Unternehmen müssen sich kritisch fragen, welche Erwartungshaltungen die relevanten Stakeholder haben. Mit welchen Botschaften und welcher Ansprache kommuniziere ich mein übergeordnetes Narrativ konsistent über die relevanten Kanäle? Das mag sich erstmal einleuchtend anhören, doch ein echter Perspektivwechsel fällt oft schwer. Zentral ist hier das wirkliche Umschalten von der Inside-out- zu der Outside-in-Betrachtung. Ein Beispiel: Mit unserem Kunden Bosch Hausgeräte haben wir uns genau dieses Instruments bedient. Wir haben uns gefragt, wie Bosch Hausgeräte mit dem Thema Nachhaltigkeit eine nachweisbare Wirkung bei den relevanten Stakeholdern – in dem Fall den Konsumenten – erzielen kann. Studien zeigen, dass die negativen Umweltauswirkungen im Bereich der Hausgeräte vor allem in der Küche stattfinden – und zwar in Form von Küchenabfällen. Basierend auf dieser Erkenntnis entwickelte unser Team eine Social-Content-Serie mit innovativen Rezepten und Tipps, um Küchenreste so gut wie möglich zu verwerten und Abfall zu reduzieren.

Prozess- statt Erfolgskommunikation

Sich als Unternehmen eigene Erfolge ins Schaufenster zu hängen, kann sicher motivierend sein. Doch im Falle der Nachhaltigkeitskommunikation sollten Unternehmen auch transparent über Herausforderungen und Fehler sprechen. Kommunikationsmaßnahmen sollten nicht nur auf Beifall abzielen, sondern Transparenz fordern und fördern. Ein Beispiel hierfür ist der Brillenhersteller Ace & Tate mit seiner Kommunikation rund um die Zertifizierung als Certified B Corporation im Jahr 2021. Mit den sogenannten „Bad Moves“ reflektiert das Unternehmen seine Nachhaltigkeitstransformation kritisch, damit anderen Unternehmen aus den Fehlern lernen können.

Flip the narrative

Wir brauchen 2023 neue Formate und Geschichten. In Zeiten, in denen Weltuntergangsnarrative und Greenwashing-Meldungen die Medien dominieren, wird es wichtiger denn je, neue, motivierende und nachvollziehbare Erzählungen zu finden. Das können beispielweise lokale Initiativen und Aktionen sein, die übergeordnete Nachhaltigkeitsüberlegungen konkret machen. Oder anschauliche Vergleiche, die 30.000 Tonnen gesparte CO2 oder 7.000 gesparte Liter Wasser in ein greifbares Verhältnis setzen. Wenn Unternehmen diese Geschichten in den richtigen Formaten in den für die Stakeholder relevanten Kanälen ausspielen, kann dies ein zentraler Erfolgstreiber für wirkungsvolle Nachhaltigkeitskommunikation sein.

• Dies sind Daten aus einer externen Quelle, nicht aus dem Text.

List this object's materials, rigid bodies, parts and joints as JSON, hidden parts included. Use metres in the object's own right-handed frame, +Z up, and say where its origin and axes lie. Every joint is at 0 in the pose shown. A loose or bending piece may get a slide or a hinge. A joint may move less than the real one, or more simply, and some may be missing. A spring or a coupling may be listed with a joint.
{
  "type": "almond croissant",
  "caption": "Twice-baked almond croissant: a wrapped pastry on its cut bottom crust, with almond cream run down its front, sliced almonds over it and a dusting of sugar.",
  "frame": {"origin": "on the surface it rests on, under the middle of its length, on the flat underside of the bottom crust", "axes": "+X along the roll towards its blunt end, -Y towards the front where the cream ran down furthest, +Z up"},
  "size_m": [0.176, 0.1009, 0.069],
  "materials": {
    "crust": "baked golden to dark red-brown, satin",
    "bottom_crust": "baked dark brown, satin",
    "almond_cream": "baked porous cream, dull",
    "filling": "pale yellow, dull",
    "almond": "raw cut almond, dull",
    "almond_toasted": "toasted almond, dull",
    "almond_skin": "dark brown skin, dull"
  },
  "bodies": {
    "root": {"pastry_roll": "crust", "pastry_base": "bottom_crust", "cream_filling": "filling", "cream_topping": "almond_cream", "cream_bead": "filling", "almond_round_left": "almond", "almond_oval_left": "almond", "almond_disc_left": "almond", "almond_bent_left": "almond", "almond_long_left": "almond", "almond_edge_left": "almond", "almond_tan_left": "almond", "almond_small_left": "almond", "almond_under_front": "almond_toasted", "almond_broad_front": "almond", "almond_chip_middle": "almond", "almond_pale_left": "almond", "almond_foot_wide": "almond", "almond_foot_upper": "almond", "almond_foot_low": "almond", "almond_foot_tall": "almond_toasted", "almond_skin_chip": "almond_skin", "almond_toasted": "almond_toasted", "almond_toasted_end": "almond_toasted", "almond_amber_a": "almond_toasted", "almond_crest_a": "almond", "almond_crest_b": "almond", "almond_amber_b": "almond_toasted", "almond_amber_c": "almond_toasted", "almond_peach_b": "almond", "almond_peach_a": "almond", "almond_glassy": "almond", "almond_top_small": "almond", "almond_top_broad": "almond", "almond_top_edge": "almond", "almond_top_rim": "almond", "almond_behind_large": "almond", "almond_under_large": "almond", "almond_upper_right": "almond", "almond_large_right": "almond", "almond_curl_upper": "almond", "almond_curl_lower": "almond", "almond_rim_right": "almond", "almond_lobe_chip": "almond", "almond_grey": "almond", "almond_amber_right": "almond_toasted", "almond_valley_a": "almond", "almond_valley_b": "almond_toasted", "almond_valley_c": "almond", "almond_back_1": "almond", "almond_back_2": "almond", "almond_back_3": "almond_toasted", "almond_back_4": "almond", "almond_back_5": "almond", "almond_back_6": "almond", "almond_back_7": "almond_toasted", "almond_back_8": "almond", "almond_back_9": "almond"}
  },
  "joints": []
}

Um es in den Worten von Kommunikationsexpertin Solitaire Townsend zu sagen: „Stories might matter more than settling goals. Or at very least, for the goals to have a chance of succeeding, they’ve got to have better stories around them.”

Vorleben, was man selbst fordert

Nachhaltigkeit ist nicht nur als Thema in Kommunikationsbotschaften und -strategien wichtig, sondern sollte auch in der Umsetzung von Anfang an mitgedacht werden – von der Planungsphase, dem Briefing über die Erstellung von Inhalten bis hin zum Roll-out der Aktivitäten. Bei der Publicis Groupe haben wir dazu eine „Sustainable Production Guideline“ entwickelt, die auch im Fall des oben genannten Beispiels bei Bosch Hausgeräte umgesetzt wurde. Hier ging es darum, die nachhaltigen Inhalte selbst möglichst umweltschonend zu produzieren. Das bedeutete, dass zum Beispiel kein Haarspray an den Lebensmitteln verwendet wurde, so dass die Lebensmittel im Anschluss vom Catering für den Verzehr aufbereitet werden konnten. Es wurde geliehene statt gekaufter Bekleidung verwendet und es gab nur wiederverwendbare Trinkflaschen. Das Fotostudio selbst war so zeitlos gestaltet, dass es noch heute für Shootings und Drehs genutzt wird.